[CAD and scene scripts]
+++
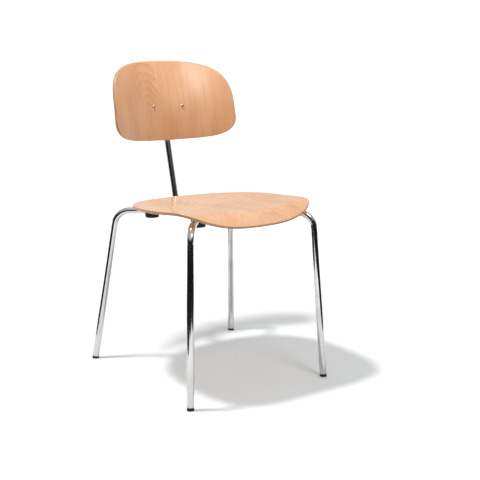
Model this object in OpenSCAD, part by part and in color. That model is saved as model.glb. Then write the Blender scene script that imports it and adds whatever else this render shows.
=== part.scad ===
// Stacking chair: two moulded plywood shells on a welded frame of bent steel tube.
// Millimetres, +Z up. The floor is Z = 0 and the front of the chair faces -Y.
// Each side of the frame is one tube: front leg, run under the seat, run back out, rear leg.
// The two side tubes meet under the seat, and the spine lies in the valley between them.

/* [Frame] */
// Outside diameter of every frame tube
tube_d = 18; // [14:0.5:22]
// Wall of every frame tube
tube_wall = 2; // [1:0.25:3]
// Height of the tube centres at the bends under the seat
frame_h = 436.6; // [360:0.1:530]
// Slope of the frame's runs, which rise towards the front
frame_pitch = 2.1; // [0:0.05:3]
// Distance between the left and right shoulders, where legs turn into runs
shoulder_w = 373; // [310:1:450]
// Distance between the front and rear shoulders
shoulder_d = 385.7; // [320:0.1:465]
// How far the front shoulders stand in front of the origin
shoulder_front = 218.1; // [180:0.1:260]
// Distance between the front feet, centre to centre
foot_w_front = 417; // [350:1:500]
// Distance between the rear feet, centre to centre
foot_w_rear = 464; // [390:1:560]
// How far a front foot stands in front of its shoulder
foot_out_front = 27; // [10:1:45]
// How far a rear foot stands behind its shoulder
foot_out_rear = 68; // [40:1:85]
// Centre-line radius of the bends between legs and runs
leg_bend_r = 44; // [40:1:58]
// Centre-line radius of the bend where a side tube turns back under the seat
plan_bend_r = 36; // [30:1:45]
// How far that bend lies behind the origin
plan_bend_y = 5.3; // [-20:0.1:30]

/* [Spine] */
// Lean of the spine from upright
spine_lean = 14.7; // [8:0.1:20]
// Where the line of the spine meets the level of the frame
spine_y = 165.9; // [140:0.1:200]
// Centre-line radius of the bend behind the seat
spine_bend_r = 45; // [36:1:54]
// How far the spine runs in front of the joint with the side tubes
spine_front_run = 52; // [40:1:80]
// Height of the top end of the spine
spine_top_h = 728; // [650:1:850]

/* [Seat] */
// Width of the seat
seat_w = 433; // [370:1:500]
// Depth of the seat
seat_d = 404; // [340:1:480]
// Thickness of the seat plywood
seat_ply = 8; // [7.5:0.5:12]
// Distance of the widest line from the rear edge
seat_widest = 203.2; // [160:0.1:240]
// Height of the sides above the middle
seat_side_rise = 11; // [4:0.5:16]
// Height of the ridge under the thighs above the middle
seat_front_rise = 11; // [3:0.5:15]
// Fall of the front edge below the ridge's own curve
seat_front_roll = 36.5; // [20:0.5:45]
// Length of the front stretch that rolls down
seat_roll_len = 86.7; // [60:0.1:120]
// Air between the rear edge and the spine
seat_spine_gap = 1; // [0.5:0.5:8]
// Air between the tubes and the underside
seat_tube_gap = 1.6; // [1:0.1:3]

/* [Backrest] */
// Width of the backrest, measured round its curve
back_w = 397.5; // [330:0.5:485]
// Height of the backrest above its screws
back_up = 132.2; // [100:0.1:160]
// Height of the backrest below its screws
back_down = 93.6; // [75:0.1:120]
// Distance of the widest line below the screws
back_widest_drop = 43.2; // [20:0.1:60]
// Thickness of the backrest plywood
back_ply = 9; // [7:0.5:12]
// Radius of the backrest in plan
back_r = 340; // [280:1:600]
// Radius of the backrest's upright curve, which bulges towards the sitter
back_bulge_r = 660; // [500:10:2000]
// How much more upright than the spine the backrest stands at its screws
back_upright = 2.2; // [0:0.1:4]
// Height of the backrest's screws
back_screw_h = 702.7; // [600:0.1:800]
// Distance of each screw from the middle, measured round the curve
back_screw_x = 46; // [30:1:60]

/* [Bracket] */
// Thickness of the bracket strap
strap_t = 4; // [3:0.5:6]
// Height of the bracket strap
strap_h = 26; // [20:1:40]
// Length of the strap beyond each screw
strap_end = 13; // [10:1:20]
// Length of the spacers between strap and plywood
spacer_len = 7; // [6:0.5:12]
// Diameter of the spacers
spacer_d = 16; // [12:0.5:20]

/* [Pads and glides] */
// Diameter of a stacking pad
pad_d = 39; // [34:0.5:46]
// How far a pad hangs below the tube
pad_drop = 9.5; // [8:0.5:16]
// Distance of a front pad from its shoulder, along the tube
pad_run_front = 131; // [110:1:150]
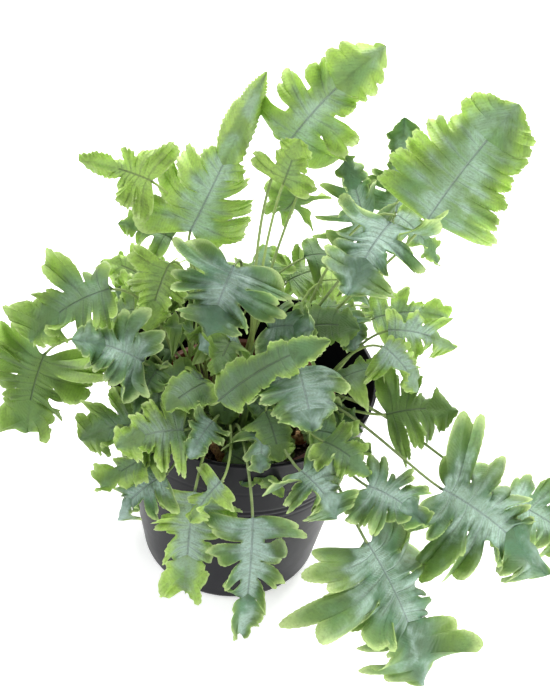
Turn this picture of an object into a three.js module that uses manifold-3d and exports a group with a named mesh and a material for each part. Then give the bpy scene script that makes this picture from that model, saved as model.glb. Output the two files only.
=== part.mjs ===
// A potted polypody fern with blue-green fronds, in a grower's pot inside a round planter.
// Millimetres, +Z up.
// The origin is the centre of the planter's underside and the front is -Y.

import * as THREE from 'three';
import { mergeVertices } from 'three/addons/utils/BufferGeometryUtils.js';
import Module from 'manifold-3d';

const wasm = await Module();
wasm.setup();

// planter
const planterHeight = 200;
const planterRimRadius = 110;
const planterBaseRadius = 77;
const planterWall = 3.6;
const planterFloor = 5;
const planterBaseFillet = 9;
const planterSides = 40;

// grower's pot that stands inside the planter
const nurseryHeight = 160;
const nurseryRimRadius = 78;
const nurseryBaseRadius = 58;
const nurseryWall = 1.6;
const nurseryLip = 4;
const nurseryLipHeight = 8;
const nurserySides = 32;
const drainHoles = 5;
const drainHoleRadius = 5;
const drainRingRadius = 38;

// potting mix and rhizomes
const mixBelowRim = 15;
const rhizomeArms = 5;
const rhizomeRadius = 6;
const rhizomeStart = 12;
const rhizomeToWall = 6.4; // from an arm's outer end to the grower's pot, once the arm's own thickness is off
const rhizomeSweep = 50; // degrees that an arm turns round the pot from its inner to its outer end

// what touches keeps this clearance
const seatGap = 0.3;

// fronds
const stipeRadius = 1.5;
const stipeSides = 5;
const stipeSteps = 6;
const stipeOverlap = 5; // length of the stipe that runs on into the blade
const bladeThickness = 0.9;
const foldedFrom = 40; // blades at least this wide to a side are folded along the line of their sinuses too

const radians = (degrees) => (degrees * Math.PI) / 180;

// heights and reaches that follow from the sizes above
const nurseryBottom = planterFloor + seatGap;
const nurseryTop = nurseryBottom + nurseryHeight;
const mixTop = nurseryTop - mixBelowRim;
const rhizomeAxis = mixTop + seatGap + rhizomeRadius;
const footHeight = rhizomeAxis + rhizomeRadius + seatGap;
const rhizomeReach = nurseryRimRadius - nurseryWall - rhizomeRadius - rhizomeToWall;

// How each kind of blade is cut. Angles are between a lobe and the midrib: first is the lowest pair, last
// the highest, and fan is how much a lobe widens. sinus is the uncut share of the half width, square is how
// blunt a lobe is and taper is how much shorter the highest pair is. crown is where the end lobe starts
// along the midrib and girth is how far it swells to either side.
const kinds = {
  broad: { first: 94, last: 48, fan: 15, sinus: 0.36, square: 3, crown: 0.56, girth: 0.26, taper: 0.28 },
  scalloped: { first: 98, last: 46, fan: 6, sinus: 0.64, square: 2.6, crown: 0.7, girth: 0.3, taper: 0.28 },
  narrow: { first: 92, last: 42, fan: 2, sinus: 0.22, square: 2, crown: 0.6, girth: 0.26, taper: 0.28 },
  star: { first: 120, last: 48, fan: 14, sinus: 0.3, square: 2.6, crown: 0.56, girth: 0.24, taper: 0.25 },
  lance: { first: 112, last: 46, fan: 12, sinus: 0.2, square: 2.6, crown: 0.48, girth: 0.17, taper: 0.5 },
};

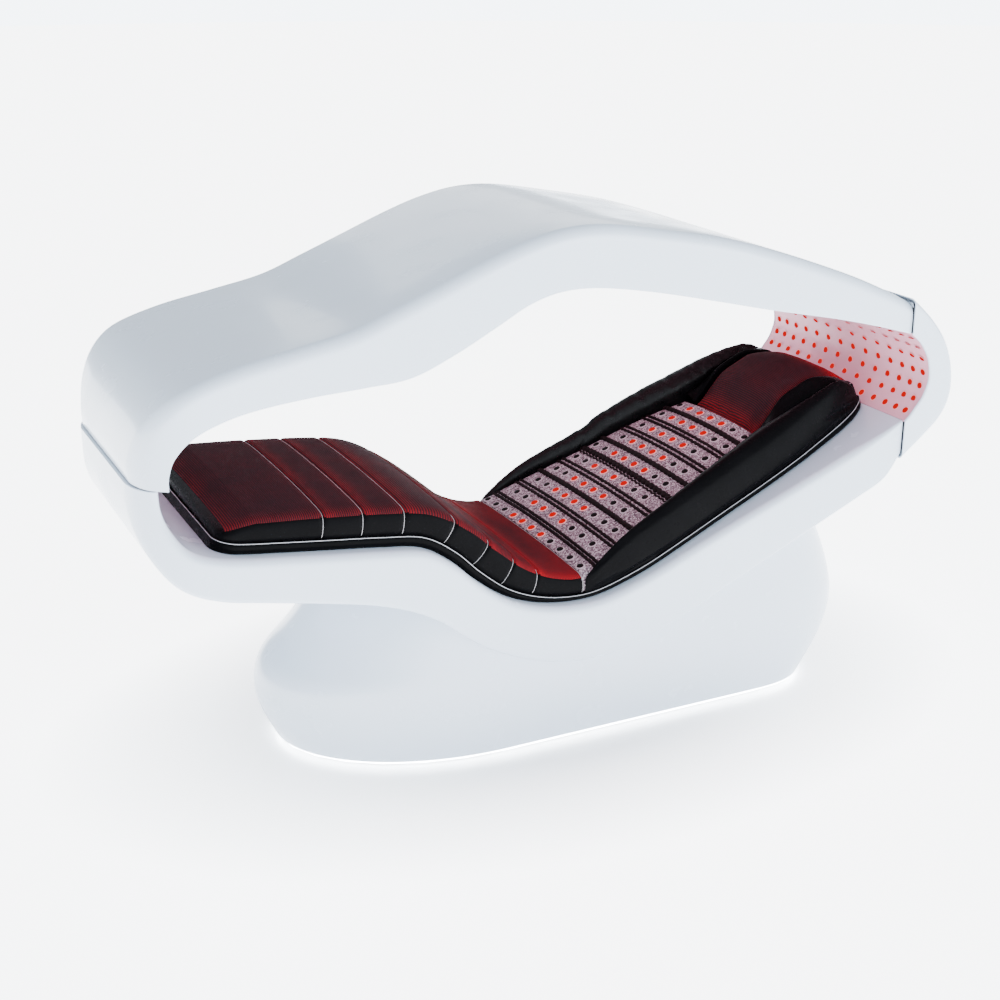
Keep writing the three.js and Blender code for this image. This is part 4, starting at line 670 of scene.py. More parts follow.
SHELL = gloss_shell()
# Lamp panels and the canopy's underside: pink base colour painted as red glow from their lamps
WALL = lamp_wall()
LAMP = lamp_glow()
# Painted glow: the halo discs round the lamps
LAMP_HALO = lamp_halo_glow()
LEATHER = leather("black_leather", LEATHER_SPECULAR)
GATHERED = leather("gathered_leather", GATHERED_SPECULAR)
PAD_MESH = red_mesh()
KNIT = knit()
BRAID = yarn("black_braid", (0.009, 0.004, 0.005))
EYELET = coated("eyelet_dark", (0.003, 0.002, 0.002), 0.6, 0, 400)
EYELET.node_tree.nodes["Principled BSDF"].inputs["Specular IOR Level"].default_value = 0.05
EYELET_RIM = coated("eyelet_rim", (0.42, 0.35, 0.38), 0.6, 0, 500)
PIPING = coated("grey_piping", (0.34, 0.34, 0.36), 0.5, 0, 500, 0.2)
THREAD = yarn("pale_thread", (0.50, 0.48, 0.49), 0.003)
SLOT_MATERIALS = {
    "gloss_shell": SHELL,
    "lamp_wall": WALL,
    "lamp_board": coated("lamp_board", (0.02, 0.12, 0.06), 0.5, 0, 260),
    "frame_steel": coated("grey_powder_coat", (0.23, 0.245, 0.26), 0.45, 0.3, 600, 0.25),
    "bright_steel": brushed("turned_steel", (0.55, 0.56, 0.58), 0.28, (4, 60, 4)),
    "glow_strip": white_glow(),
    "black_plastic": coated("black_plastic", (0.012, 0.012, 0.014), 0.45, 0, 420, 0.2),
    "driver_casing": brushed("bare_aluminium", (0.62, 0.64, 0.66), 0.36, (60, 4, 4)),
    "foot_rubber": coated("black_rubber", (0.014, 0.014, 0.014), 0.8, 0, 300, 0.3),
    "bush_bronze": brushed("sintered_bronze", (0.45, 0.28, 0.12), 0.4, (20, 20, 20)),
    "black_leather": LEATHER,
    "red_mesh": PAD_MESH,
    "speckled_knit": KNIT,
}
for part in frame["record"]["subparts"]:
    shown = frame["nodes"][part["node"]]
    shown.data.materials.clear()
    shown.data.materials.append(SLOT_MATERIALS[part["material_slot"]])
    smooth(shown.data, 30)


def finished(piece, mat, slot, *replaced):
    piece.data.materials.append(mat)
    if replaced:
        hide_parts(*replaced)
    return piece


# Canopy: an open-bottomed moulded shell
canopy_outer, canopy_inner = stations(CANOPY_SHARES, 150)
NOSE_BOTTOM = canopy_outer[0, 1]
SHUT_X = canopy_outer[-1, 0]
TUB_TOP = NOSE_BOTTOM - NOSE_PAD - 2 * CONTACT_GAP
HINGE_X = SHUT_X - SEAM_GAP - HINGE_CORNER


def shell_rings(outer, inner, section_outer, section_inner, half_at, across=6):
    outer_rings, inner_rings = [], []
    for o, i in zip(outer, inner):
        outer_rings.append(crossed(band_ring(o, i, section_outer, half_at), across))
        inner_rings.append(crossed(band_ring(o, i, section_inner, half_at), across))
    return outer_rings, inner_rings


def open_shell(name, outer_rings, inner_rings):
    """Outer and inner skins joined along both lower edges and both ends."""
    rings = [list(a) + list(b)[::-1] for a, b in zip(outer_rings, inner_rings)]
    count = len(rings[0])
    half = count // 2
    faces = grid_faces(len(rings), count)
    for base, turned in ((0, False), ((len(rings) - 1) * count, True)):
        for k in range(half - 1):
            quad = (base + k, base + k + 1, base + count - 2 - k, base + count - 1 - k)
            faces.append(quad[::-1] if turned else quad)
    return mesh_from(name, np.concatenate(rings), faces, 38)


def head_corner():
    """Height of the hinge, and how far past it the canopy's rounded corner leaves the straight top."""
    reach = 0.01
    rise = np.interp(HINGE_X + reach, *canopy_outer.T) - np.interp(HINGE_X - reach, *canopy_outer.T)
    slope = rise / (2 * reach)
    length = math.hypot(1, slope)
    return np.interp(HINGE_X, *canopy_outer.T) - HINGE_CORNER * length, -HINGE_CORNER * slope / length


def round_head_corner(points):
    """Rounds the canopy's upper head corner about the hinge."""
    centre_z, arc_start = head_corner()
    for p in points:
        if p[0] > HINGE_X + arc_start and p[2] > centre_z:
            dx, dz = p[0] - HINGE_X, p[2] - centre_z
            reach = math.hypot(dx, dz)
            if reach > HINGE_CORNER:
                p[0] = HINGE_X + dx * HINGE_CORNER / reach
                p[2] = centre_z + dz * HINGE_CORNER / reach
    return points


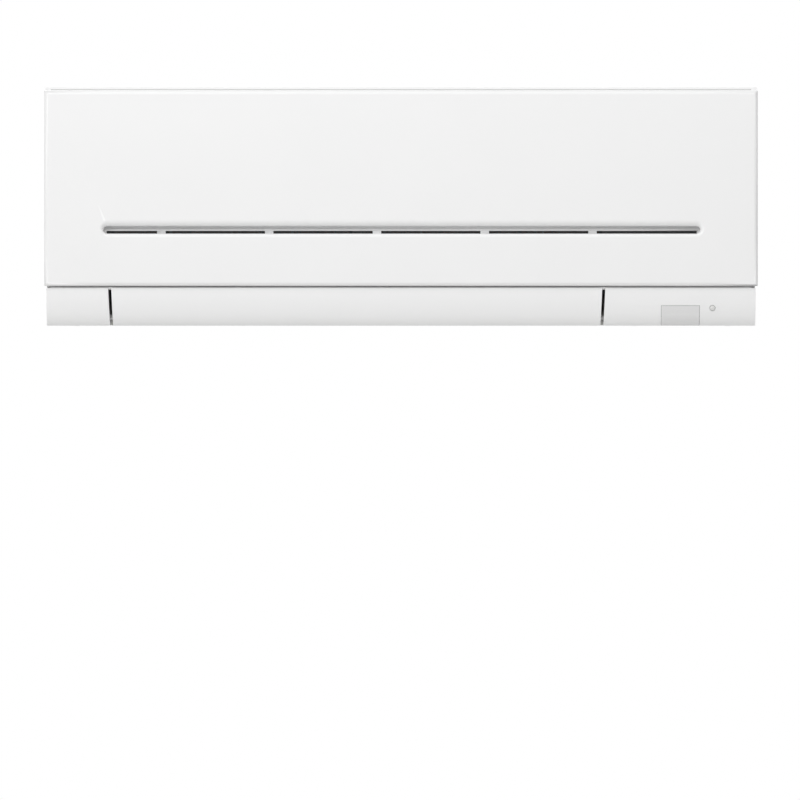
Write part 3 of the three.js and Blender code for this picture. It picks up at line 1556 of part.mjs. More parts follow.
// Hexagonal flare nut with a turned collar.
function flareNut(run) {
  const centre = at(pipeDepth, pipeZ - run.offset);
  const start = pipeEnd(run) - nutLength;
  const hex = across(ring(centre, run.radius * nutRadiusRatio, pegSides), start, pipeEnd(run) - seat);
  const collarRing = ring(centre, run.radius * collarRadiusRatio, capSides);
  const collar = across(collarRing, start - collarLength, start + 1);
  return join(hex, collar);
}

// Clip under the recess's ceiling that holds both pipes.
function pipeClamp() {
  const near = pipeDepth - clampHalfDepth;
  const outline = rectangle(near, pipeZ - clampDrop, near + 2 * clampHalfDepth, recessTopZ - seat);
  const holes = pipeRuns.map((run) => ring(at(pipeDepth, pipeZ - run.offset), run.radius + seat, rodSides));
  return across(outline, pipeX - clampReach, pipeX - clampReach + clampWidth, holes);
}

// ---------------------------------------------------------------- assembly

const finish = {
  white: { color: 0xf0f1f0, roughness: 0.35, metalness: 0 },
  inner: { color: 0xdfe0de, roughness: 0.5, metalness: 0 },
  dark: { color: 0x34373a, roughness: 0.5, metalness: 0 },
  window: { color: 0xb9bcbd, roughness: 0.15, metalness: 0 },
  steel: { color: 0xb4b8ba, roughness: 0.35, metalness: 1 },
  aluminium: { color: 0xc9ccce, roughness: 0.4, metalness: 1 },
  copper: { color: 0xb87351, roughness: 0.35, metalness: 1 },
  brass: { color: 0xc9a553, roughness: 0.3, metalness: 1 },
  board: { color: 0x2f6b45, roughness: 0.6, metalness: 0 },
  rubber: { color: 0x1d1e1f, roughness: 0.8, metalness: 0 },
};

function piece(name, geometry, look) {
  const creased = toCreasedNormals(geometry, Math.PI / 6);
  const mesh = new THREE.Mesh(creased, new THREE.MeshStandardMaterial(finish[look]));
  mesh.name = name;
  return mesh;
}

const unit = new THREE.Group();
unit.name = "split_indoor_unit";

unit.add(piece("mounting_plate", mountingPlate(), "steel"));
unit.add(piece("back_chassis", backChassis(), "inner"));
unit.add(piece("casing", casing(), "white"));
unit.add(piece("corner_box_left", cornerBox(-1), "white"));
unit.add(piece("corner_box_right", rightCornerBox(), "white"));
unit.add(piece("receiver_window", receiverWindow(), "window"));
unit.add(piece("lamp_lens", lampLens(), "window"));
unit.add(piece("receiver_board", receiverBoard(), "board"));
unit.add(piece("emergency_button", emergencyButton(), "inner"));
unit.add(piece("nozzle_drain_pan", nozzleDrainPan(), "inner"));
unit.add(piece("drain_plug", drainPlug(), "rubber"));

const banks = { coil_front_lower: lowerBank, coil_front_upper: upperBank, coil_rear: rearBank };
Object.entries(banks).forEach(([name, bank]) => unit.add(piece(name, coilBank(bank), "aluminium")));
unit.add(piece("tube_sheet_left", tubeSheetWithBends(-1), "copper"));
unit.add(piece("tube_sheet_right", tubeSheetWithBends(1), "copper"));
pipeRuns.forEach((run) => {
  unit.add(piece(run.name, refrigerantPipe(run), "copper"));
  unit.add(piece(run.nut, flareNut(run), "brass"));
});
unit.add(piece("pipe_clamp", pipeClamp(), "inner"));

unit.add(piece("fan_motor", fanMotor(), "dark"));
unit.add(piece("motor_strap", motorStrap(), "steel"));
unit.add(piece("fan_bearing", fanBearing(), "rubber"));
unit.add(piece("bearing_cover", bearingCover(), "inner"));
unit.add(piece("electrical_box", electricalBox(), "inner"));
unit.add(piece("electrical_cover", electricalCover(), "steel"));
unit.add(piece("control_board", controlBoard(), "board"));
unit.add(piece("terminal_block", terminalBlock(), "dark"));
unit.add(piece("thermistor", thermistor(), "dark"));
unit.add(piece("filter_left", filter(-1), "dark"));
unit.add(piece("filter_right", filter(1), "dark"));
unit.add(piece("vane_motor", vaneMotor(), "white"));

unit.add(piece("front_panel", frontPanel(), "white"));
unit.add(piece("vane", vane(), "white"));

const fan = new THREE.Group();
fan.position.set(0, -fanAxis.x, fanAxis.y);
fan.add(piece("fan_rotor", fanRotor(), "dark"));
fan.add(piece("motor_shaft", motorShaft(), "steel"));
unit.add(fan);

const louvers = louverRow();
const pivots = louverPivots();
for (let i = 0; i < pivots.length; i += 1) {
  const group = i < louversPerGroup ? "left" : "right";
  const number = (i % louversPerGroup) + 1;
  const blade = piece(`louver_${group}_${number}`, louverBlade(number === louverTabNumber), "inner");
  blade.position.x = pivots[i];
  louvers.add(blade);
}
for (const [group, first] of [["left", 0], ["right", louversPerGroup]]) {
  const reach = pivots[first + louversPerGroup - 1] - pivots[first];
  const bar = piece(`link_bar_${group}`, linkBar(reach), "inner");
  bar.position.set(pivots[first], -linkArm, 0);
  louvers.add(bar);
}
unit.add(louvers);

export default unit;
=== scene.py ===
# %% [markdown]
# # A wall-mounted air conditioner, indoor unit
#
# The unit hangs on a steel plate on the wall. Room air enters through the grille on its top, passes the
# coil, and is pushed down and out of the slot at its foot by a long fan. This lesson dresses the measured
# solids of that unit: it gives each one its real finish, replaces the few whose fine detail is too small
# for a solid, and lights it all as a plain product picture.
#
# The solids come first, because every later piece is placed by them. Blender opens with a cube, a lamp
# and a camera of its own, and they are cleared away before anything is measured.

# %% The measured solids
import json
import math

import bmesh
import bpy
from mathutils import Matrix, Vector

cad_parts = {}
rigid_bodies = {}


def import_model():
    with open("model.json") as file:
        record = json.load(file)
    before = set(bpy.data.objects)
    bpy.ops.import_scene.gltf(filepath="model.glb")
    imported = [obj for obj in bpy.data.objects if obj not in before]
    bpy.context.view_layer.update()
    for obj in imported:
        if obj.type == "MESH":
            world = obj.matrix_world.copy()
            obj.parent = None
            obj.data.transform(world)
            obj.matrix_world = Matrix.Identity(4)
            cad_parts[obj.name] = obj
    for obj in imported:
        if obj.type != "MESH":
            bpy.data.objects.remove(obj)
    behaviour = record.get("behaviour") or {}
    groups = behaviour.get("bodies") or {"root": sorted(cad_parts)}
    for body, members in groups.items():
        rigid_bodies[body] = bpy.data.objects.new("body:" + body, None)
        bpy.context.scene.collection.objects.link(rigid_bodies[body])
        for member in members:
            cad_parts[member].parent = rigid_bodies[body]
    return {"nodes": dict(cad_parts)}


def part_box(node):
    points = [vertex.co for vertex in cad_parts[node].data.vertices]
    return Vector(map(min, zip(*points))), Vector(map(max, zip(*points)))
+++
» Problem description
Among the entries above, locate the lines containing "const louvers = louverRow();" and "from mathutils import Matrix, Vector", and transcribe exactly those two lines and all lines between.

» The result
const louvers = louverRow();
const pivots = louverPivots();
for (let i = 0; i < pivots.length; i += 1) {
  const group = i < louversPerGroup ? "left" : "right";
  const number = (i % louversPerGroup) + 1;
  const blade = piece(`louver_${group}_${number}`, louverBlade(number === louverTabNumber), "inner");
  blade.position.x = pivots[i];
  louvers.add(blade);
}
for (const [group, first] of [["left", 0], ["right", louversPerGroup]]) {
  const reach = pivots[first + louversPerGroup - 1] - pivots[first];
  const bar = piece(`link_bar_${group}`, linkBar(reach), "inner");
  bar.position.set(pivots[first], -linkArm, 0);
  louvers.add(bar);
}
unit.add(louvers);

export default unit;
=== scene.py ===
# %% [markdown]
# # A wall-mounted air conditioner, indoor unit
#
# The unit hangs on a steel plate on the wall. Room air enters through the grille on its top, passes the
# coil, and is pushed down and out of the slot at its foot by a long fan. This lesson dresses the measured
# solids of that unit: it gives each one its real finish, replaces the few whose fine detail is too small
# for a solid, and lights it all as a plain product picture.
#
# The solids come first, because every later piece is placed by them. Blender opens with a cube, a lamp
# and a camera of its own, and they are cleared away before anything is measured.

# %% The measured solids
import json
import math

import bmesh
import bpy
from mathutils import Matrix, Vector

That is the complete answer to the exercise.